While reading I was bemused that my French wasn’t cutting it with my stuttered pronunciations of towns and words (wasn’t the 6 week class I took from the local junior college a million years ago enough?!). I am glad I was not reading it aloud as I butchered the language so well that Oscar Meyer would have been proud.
As I got more into the book, however, I realized where my impatience stemmed from … that the difficulty in reading this story was that the main character was … me. He was me! The realization took hold last night and it’s with slow seepage that I’m letting it find a place in my being. I feel like I’m in public – naked and vulnerable – for all to see and witness. I don’t like it … but there it is … in black and white and well, French. And I felt compelled to share the power of this writing – even if it exposed me.
In reading those words, something has shifted … as the character was finding his way – so was I! An epiphany of sorts had occurred and it’s as if years of darkness have been cast aside and something has been sprinkled about me … the soothing lilt of French conversation, moonlight, glittering seas, knowing that grief takes time – and who is to say how much? Not so much demons but emptiness … hollowness and loneliness creep into the crevices of your soul when there is no light.

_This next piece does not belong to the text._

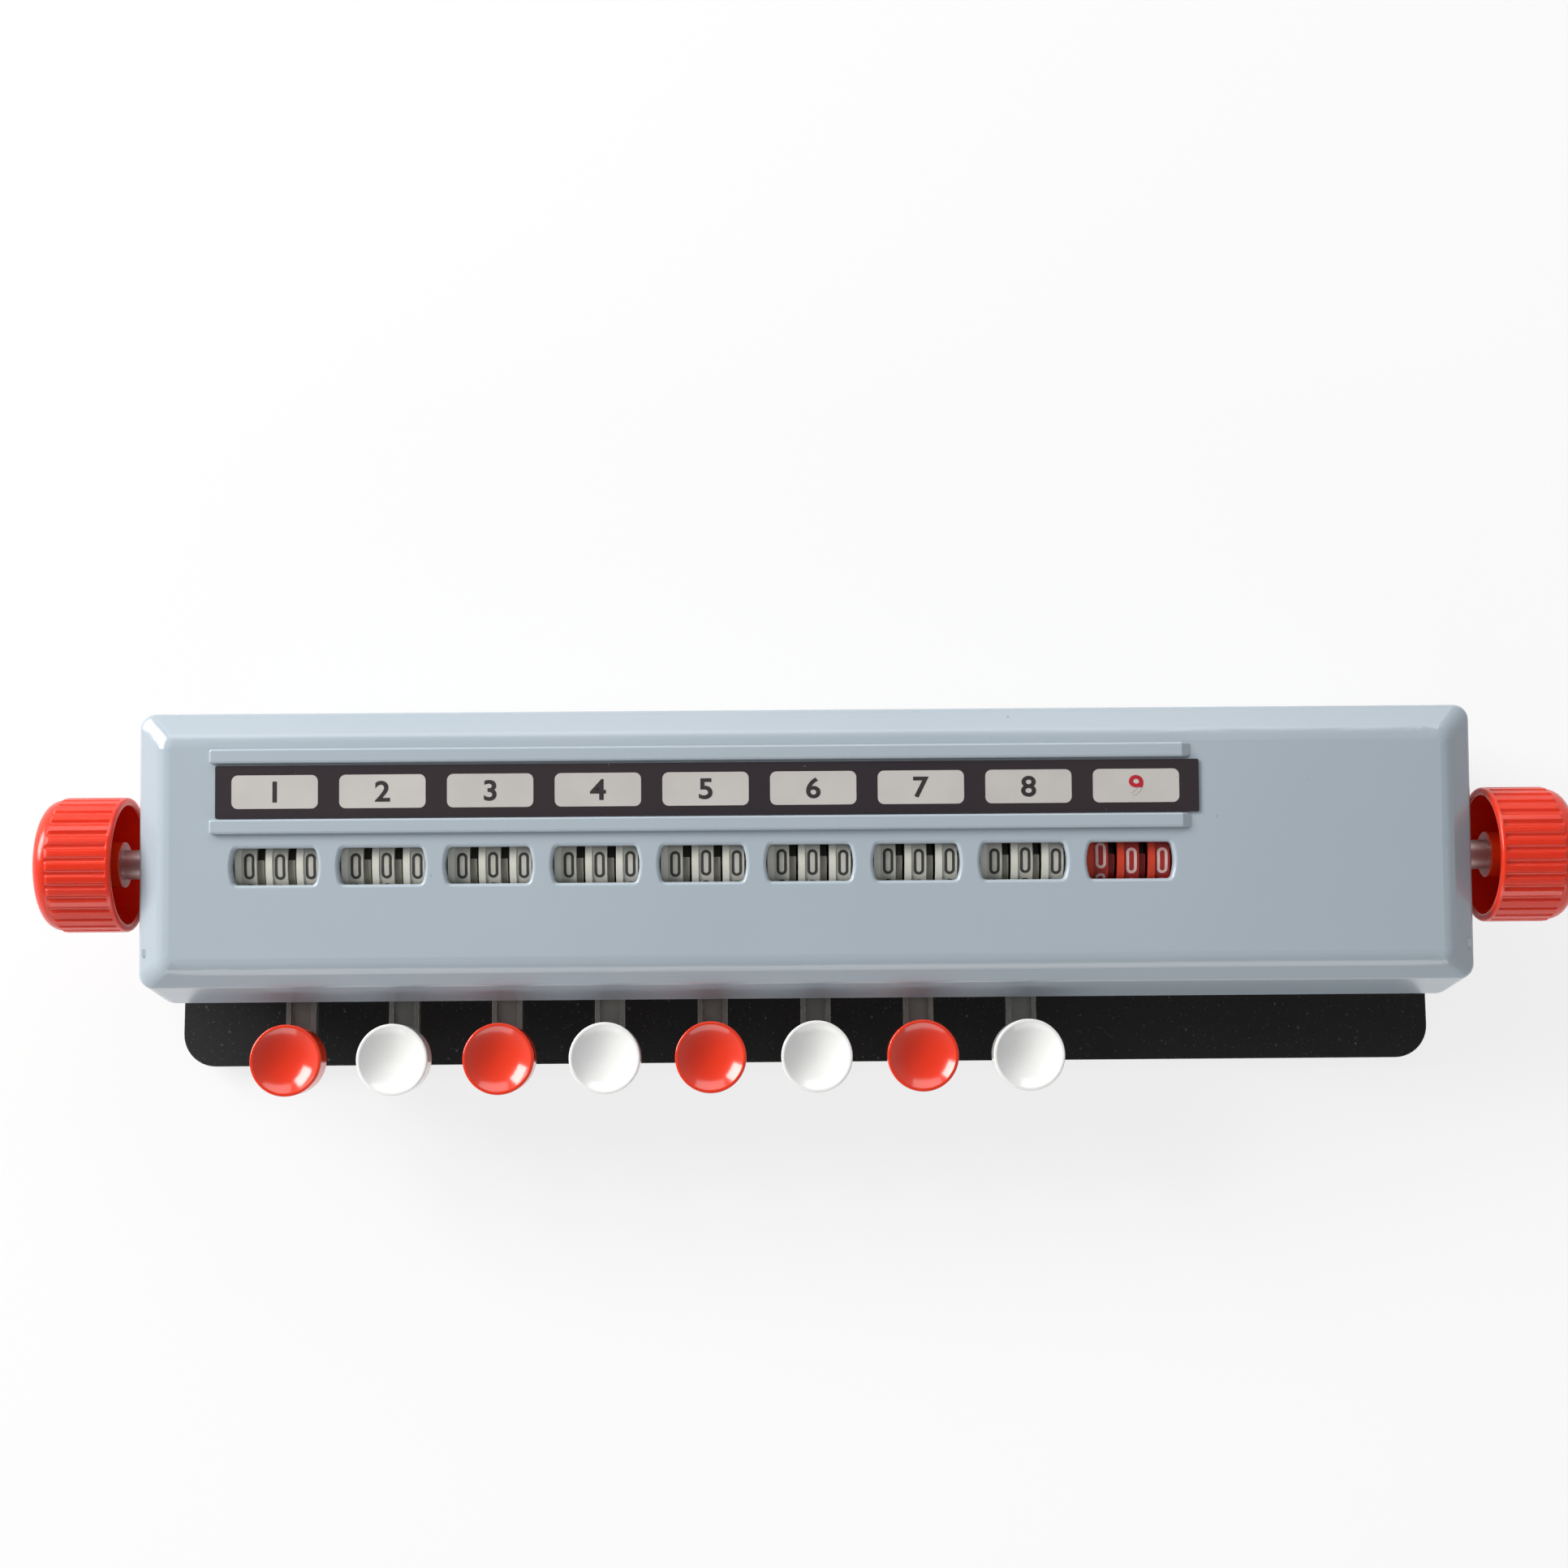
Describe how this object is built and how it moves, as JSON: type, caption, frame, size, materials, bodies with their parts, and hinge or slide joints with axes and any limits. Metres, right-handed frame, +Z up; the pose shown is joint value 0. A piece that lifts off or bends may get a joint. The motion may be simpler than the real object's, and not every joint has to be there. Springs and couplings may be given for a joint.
{
  "type": "mechanical differential cell counter",
  "caption": "Hand tally for blood cells: finger keys under a sloped cover drive figure wheels behind windows, with a reset knob at each end.",
  "frame": {"origin": "on the table under the middle of the whole, the middle of its bounding box's underside", "axes": "+X along the row of keys to the right as its user sees it, +Y to the rear, +Z up"},
  "size_m": [0.319, 0.0792, 0.0433],
  "materials": {
    "housing": "glossy moulded, pale blue-grey",
    "label_strip": "printed film, satin",
    "base_plate": "fine matt black paint",
    "feet": "matt",
    "screws": "zinc plated",
    "sheet_steel": "zinc plated sheet",
    "bush_brass": "turned",
    "bright_steel": "bright drawn",
    "felt": "dense felt",
    "spring_steel": "bright wire",
    "lever_steel": "dull nickel",
    "red_plastic": "glossy moulded, orange red",
    "white_plastic": "glossy moulded, white",
    "wheel_ivory": "satin moulded",
    "wheel_red": "satin moulded",
    "bell_brass": "polished plating"
  },
  "bodies": {
    "root": {"housing": "housing", "label_strip": "label_strip", "base_plate": "base_plate", "rubber_feet": "feet", "base_screws": "screws", "counter_frames": "sheet_steel", "shaft_bushes": "bush_brass", "key_pivot_rod": "bright_steel", "key_frame": "sheet_steel", "key_stop_felt": "felt", "return_springs": "spring_steel", "bell": "bell_brass"},
    "reset": {"reset_shaft": "bright_steel", "left_knob": "red_plastic", "right_knob": "red_plastic"},
    "bail": {"total_bail": "sheet_steel"},
    "hammer": {"bell_hammer": "sheet_steel"},
    "key_1": {"key_lever_1": "lever_steel", "key_button_1": "red_plastic"},
    "key_2": {"key_lever_2": "lever_steel", "key_button_2": "white_plastic"},
    "key_3": {"key_lever_3": "lever_steel", "key_button_3": "red_plastic"},
    "key_4": {"key_lever_4": "lever_steel", "key_button_4": "white_plastic"},
    "key_5": {"key_lever_5": "lever_steel", "key_button_5": "red_plastic"},
    "key_6": {"key_lever_6": "lever_steel", "key_button_6": "white_plastic"},
    "key_7": {"key_lever_7": "lever_steel", "key_button_7": "red_plastic"},
    "key_8": {"key_lever_8": "lever_steel", "key_button_8": "white_plastic"},
    "units_1": {"units_wheel_1": "wheel_ivory"},
    "tens_1": {"tens_wheel_1": "wheel_ivory"},
    "hundreds_1": {"hundreds_wheel_1": "wheel_ivory"},
    "units_2": {"units_wheel_2": "wheel_ivory"},
    "tens_2": {"tens_wheel_2": "wheel_ivory"},
    "hundreds_2": {"hundreds_wheel_2": "wheel_ivory"},
    "units_3": {"units_wheel_3": "wheel_ivory"},
    "tens_3": {"tens_wheel_3": "wheel_ivory"},
    "hundreds_3": {"hundreds_wheel_3": "wheel_ivory"},
    "units_4": {"units_wheel_4": "wheel_ivory"},
    "tens_4": {"tens_wheel_4": "wheel_ivory"},
    "hundreds_4": {"hundreds_wheel_4": "wheel_ivory"},
    "units_5": {"units_wheel_5": "wheel_ivory"},
    "tens_5": {"tens_wheel_5": "wheel_ivory"},
    "hundreds_5": {"hundreds_wheel_5": "wheel_ivory"},
    "units_6": {"units_wheel_6": "wheel_ivory"},
    "tens_6": {"tens_wheel_6": "wheel_ivory"},
    "hundreds_6": {"hundreds_wheel_6": "wheel_ivory"},
    "units_7": {"units_wheel_7": "wheel_ivory"},
    "tens_7": {"tens_wheel_7": "wheel_ivory"},
    "hundreds_7": {"hundreds_wheel_7": "wheel_ivory"},
    "units_8": {"units_wheel_8": "wheel_ivory"},
    "tens_8": {"tens_wheel_8": "wheel_ivory"},
    "hundreds_8": {"hundreds_wheel_8": "wheel_ivory"},
    "units_9": {"units_wheel_9": "wheel_red"},
    "tens_9": {"tens_wheel_9": "wheel_red"},
    "hundreds_9": {"hundreds_wheel_9": "wheel_red"}
  },
  "joints": [
    {"name": "reset_turn", "type": "hinge", "parent": "root", "child": "reset", "pos_m": [0, 0.00904, 0.02793], "axis": [1, 0, 0], "continuous": true},
    {"name": "key_press_1", "type": "hinge", "parent": "root", "child": "key_1", "pos_m": [-0.10805, 0.0291, 0.0105], "axis": [1, 0, 0], "range_deg": [0, 7], "stiffness_Nm_per_rad": 0.15, "springref_deg": -5.73, "deforming": ["return_springs"]},
    {"name": "key_press_2", "type": "hinge", "parent": "root", "child": "key_2", "pos_m": [-0.08605, 0.0291, 0.0105], "axis": [1, 0, 0], "range_deg": [0, 7], "stiffness_Nm_per_rad": 0.15, "springref_deg": -5.73, "deforming": ["return_springs"]},
    {"name": "key_press_3", "type": "hinge", "parent": "root", "child": "key_3", "pos_m": [-0.06405, 0.0291, 0.0105], "axis": [1, 0, 0], "range_deg": [0, 7], "stiffness_Nm_per_rad": 0.15, "springref_deg": -5.73, "deforming": ["return_springs"]},
    {"name": "key_press_4", "type": "hinge", "parent": "root", "child": "key_4", "pos_m": [-0.04205, 0.0291, 0.0105], "axis": [1, 0, 0], "range_deg": [0, 7], "stiffness_Nm_per_rad": 0.15, "springref_deg": -5.73, "deforming": ["return_springs"]},
    {"name": "key_press_5", "type": "hinge", "parent": "root", "child": "key_5", "pos_m": [-0.02005, 0.0291, 0.0105], "axis": [1, 0, 0], "range_deg": [0, 7], "stiffness_Nm_per_rad": 0.15, "springref_deg": -5.73, "deforming": ["return_springs"]},
    {"name": "key_press_6", "type": "hinge", "parent": "root", "child": "key_6", "pos_m": [0.00195, 0.0291, 0.0105], "axis": [1, 0, 0], "range_deg": [0, 7], "stiffness_Nm_per_rad": 0.15, "springref_deg": -5.73, "deforming": ["return_springs"]},
    {"name": "key_press_7", "type": "hinge", "parent": "root", "child": "key_7", "pos_m": [0.02395, 0.0291, 0.0105], "axis": [1, 0, 0], "range_deg": [0, 7], "stiffness_Nm_per_rad": 0.15, "springref_deg": -5.73, "deforming": ["return_springs"]},
    {"name": "key_press_8", "type": "hinge", "parent": "root", "child": "key_8", "pos_m": [0.04595, 0.0291, 0.0105], "axis": [1, 0, 0], "range_deg": [0, 7], "stiffness_Nm_per_rad": 0.15, "springref_deg": -5.73, "deforming": ["return_springs"]},
    {"name": "units_turn_1", "type": "hinge", "parent": "root", "child": "units_1", "pos_m": [-0.1093, 0.00904, 0.02793], "axis": [1, 0, 0], "continuous": true},
    {"name": "tens_turn_1", "type": "hinge", "parent": "root", "child": "tens_1", "pos_m": [-0.1093, 0.00904, 0.02793], "axis": [1, 0, 0], "continuous": true},
    {"name": "hundreds_turn_1", "type": "hinge", "parent": "root", "child": "hundreds_1", "pos_m": [-0.1093, 0.00904, 0.02793], "axis": [1, 0, 0], "continuous": true},
    {"name": "units_turn_2", "type": "hinge", "parent": "root", "child": "units_2", "pos_m": [-0.0873, 0.00904, 0.02793], "axis": [1, 0, 0], "continuous": true},
    {"name": "tens_turn_2", "type": "hinge", "parent": "root", "child": "tens_2", "pos_m": [-0.0873, 0.00904, 0.02793], "axis": [1, 0, 0], "continuous": true},
    {"name": "hundreds_turn_2", "type": "hinge", "parent": "root", "child": "hundreds_2", "pos_m": [-0.0873, 0.00904, 0.02793], "axis": [1, 0, 0], "continuous": true},
    {"name": "units_turn_3", "type": "hinge", "parent": "root", "child": "units_3", "pos_m": [-0.0653, 0.00904, 0.02793], "axis": [1, 0, 0], "continuous": true},
    {"name": "tens_turn_3", "type": "hinge", "parent": "root", "child": "tens_3", "pos_m": [-0.0653, 0.00904, 0.02793], "axis": [1, 0, 0], "continuous": true},
    {"name": "hundreds_turn_3", "type": "hinge", "parent": "root", "child": "hundreds_3", "pos_m": [-0.0653, 0.00904, 0.02793], "axis": [1, 0, 0], "continuous": true},
    {"name": "units_turn_4", "type": "hinge", "parent": "root", "child": "units_4", "pos_m": [-0.0433, 0.00904, 0.02793], "axis": [1, 0, 0], "continuous": true},
    {"name": "tens_turn_4", "type": "hinge", "parent": "root", "child": "tens_4", "pos_m": [-0.0433, 0.00904, 0.02793], "axis": [1, 0, 0], "continuous": true},
    {"name": "hundreds_turn_4", "type": "hinge", "parent": "root", "child": "hundreds_4", "pos_m": [-0.0433, 0.00904, 0.02793], "axis": [1, 0, 0], "continuous": true},
    {"name": "units_turn_5", "type": "hinge", "parent": "root", "child": "units_5", "pos_m": [-0.0213, 0.00904, 0.02793], "axis": [1, 0, 0], "continuous": true},
    {"name": "tens_turn_5", "type": "hinge", "parent": "root", "child": "tens_5", "pos_m": [-0.0213, 0.00904, 0.02793], "axis": [1, 0, 0], "continuous": true},
    {"name": "hundreds_turn_5", "type": "hinge", "parent": "root", "child": "hundreds_5", "pos_m": [-0.0213, 0.00904, 0.02793], "axis": [1, 0, 0], "continuous": true},
    {"name": "units_turn_6", "type": "hinge", "parent": "root", "child": "units_6", "pos_m": [0.0007, 0.00904, 0.02793], "axis": [1, 0, 0], "continuous": true},
    {"name": "tens_turn_6", "type": "hinge", "parent": "root", "child": "tens_6", "pos_m": [0.0007, 0.00904, 0.02793], "axis": [1, 0, 0], "continuous": true},
    {"name": "hundreds_turn_6", "type": "hinge", "parent": "root", "child": "hundreds_6", "pos_m": [0.0007, 0.00904, 0.02793], "axis": [1, 0, 0], "continuous": true},
    {"name": "units_turn_7", "type": "hinge", "parent": "root", "child": "units_7", "pos_m": [0.0227, 0.00904, 0.02793], "axis": [1, 0, 0], "continuous": true},
    {"name": "tens_turn_7", "type": "hinge", "parent": "root", "child": "tens_7", "pos_m": [0.0227, 0.00904, 0.02793], "axis": [1, 0, 0], "continuous": true},
    {"name": "hundreds_turn_7", "type": "hinge", "parent": "root", "child": "hundreds_7", "pos_m": [0.0227, 0.00904, 0.02793], "axis": [1, 0, 0], "continuous": true},
    {"name": "units_turn_8", "type": "hinge", "parent": "root", "child": "units_8", "pos_m": [0.0447, 0.00904, 0.02793], "axis": [1, 0, 0], "continuous": true},
    {"name": "tens_turn_8", "type": "hinge", "parent": "root", "child": "tens_8", "pos_m": [0.0447, 0.00904, 0.02793], "axis": [1, 0, 0], "continuous": true},
    {"name": "hundreds_turn_8", "type": "hinge", "parent": "root", "child": "hundreds_8", "pos_m": [0.0447, 0.00904, 0.02793], "axis": [1, 0, 0], "continuous": true},
    {"name": "units_turn_9", "type": "hinge", "parent": "root", "child": "units_9", "pos_m": [0.0667, 0.00904, 0.02793], "axis": [1, 0, 0], "continuous": true},
    {"name": "tens_turn_9", "type": "hinge", "parent": "root", "child": "tens_9", "pos_m": [0.0667, 0.00904, 0.02793], "axis": [1, 0, 0], "continuous": true},
    {"name": "hundreds_turn_9", "type": "hinge", "parent": "root", "child": "hundreds_9", "pos_m": [0.0667, 0.00904, 0.02793], "axis": [1, 0, 0], "continuous": true},
    {"name": "bail_swing", "type": "hinge", "parent": "root", "child": "bail", "pos_m": [0, 0.0291, 0.0105], "axis": [1, 0, 0], "range_deg": [-6.5, 0]},
    {"name": "hammer_strike", "type": "hinge", "parent": "root", "child": "hammer", "pos_m": [0.088, 0.02972, 0.0111], "axis": [0, 0, -1], "range_deg": [0, 5.5], "stiffness_Nm_per_rad": 0.002, "springref_deg": -11.46}
  ],
  "couplings": [
    {"joint": "tens_turn_1", "follows": "units_turn_1", "ratio": 0.1},
    {"joint": "hundreds_turn_1", "follows": "units_turn_1", "ratio": 0.01},
    {"joint": "tens_turn_2", "follows": "units_turn_2", "ratio": 0.1},
    {"joint": "hundreds_turn_2", "follows": "units_turn_2", "ratio": 0.01},
    {"joint": "tens_turn_3", "follows": "units_turn_3", "ratio": 0.1},
    {"joint": "hundreds_turn_3", "follows": "units_turn_3", "ratio": 0.01},
    {"joint": "tens_turn_4", "follows": "units_turn_4", "ratio": 0.1},
    {"joint": "hundreds_turn_4", "follows": "units_turn_4", "ratio": 0.01},
    {"joint": "tens_turn_5", "follows": "units_turn_5", "ratio": 0.1},
    {"joint": "hundreds_turn_5", "follows": "units_turn_5", "ratio": 0.01},
    {"joint": "tens_turn_6", "follows": "units_turn_6", "ratio": 0.1},
    {"joint": "hundreds_turn_6", "follows": "units_turn_6", "ratio": 0.01},
    {"joint": "tens_turn_7", "follows": "units_turn_7", "ratio": 0.1},
    {"joint": "hundreds_turn_7", "follows": "units_turn_7", "ratio": 0.01},
    {"joint": "tens_turn_8", "follows": "units_turn_8", "ratio": 0.1},
    {"joint": "hundreds_turn_8", "follows": "units_turn_8", "ratio": 0.01},
    {"joint": "tens_turn_9", "follows": "units_turn_9", "ratio": 0.1},
    {"joint": "hundreds_turn_9", "follows": "units_turn_9", "ratio": 0.01}
  ]
}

And suddenly … through Monsieur Perdu … there was light. I traveled his journey with him – at least part of it – and have stepped into the light of a million stars. I could say sunshine – but it is night that I love more … when the velvet sky wraps around us and the sky sparkles with a million diamonds. I’ve always been a glitter girl.
It was sometime late last night, between when I put the book onto my nightstand and before I drifted off – just when I was thinking about the seal pup I saw on the beach and when I was marveling at the moonshine coming through my bedroom window – when I felt the shift … literary therapy had come full circle. Life imitating art.
And so, in the pre-dawn hours I vowed not to continue on the path that I have walked for so long. The time of healing – the in-between time of having to say goodbye and choosing to say goodbye – the long (or short) period of grieving/of mourning – gives way to going forward with all that was as a new beginning. I don’t mean to sound so dramatic – but there was such clarity. Sadness takes up a lot of room in one’s heart. Great things are ahead – for anyone who is missing a loved one – if only we allow them!
Which brings me to my blind date. In about a week I will be on my way to NC, again. My 4th/5th time? I have a date (not in the traditional sense but perhaps with destiny?) and am hoping that this is IT! I know – been there/done that all before – and I know I’ve been saying (for a long, long time) that I have to get off this rock. But, I’m actually giddy! I’m apprehensive but excited … and something feels different this time around. So, I will go to the middle of the state and check out the Triad area (Winston-Salem/Greensboro/High Point) and amble, soak up the sights and smells and sounds … kick up some leaves … and figure this out. Once and for all.
I know it’s there. It’s time. I’m ready. My future is before me. Life awaits. C’est la vie!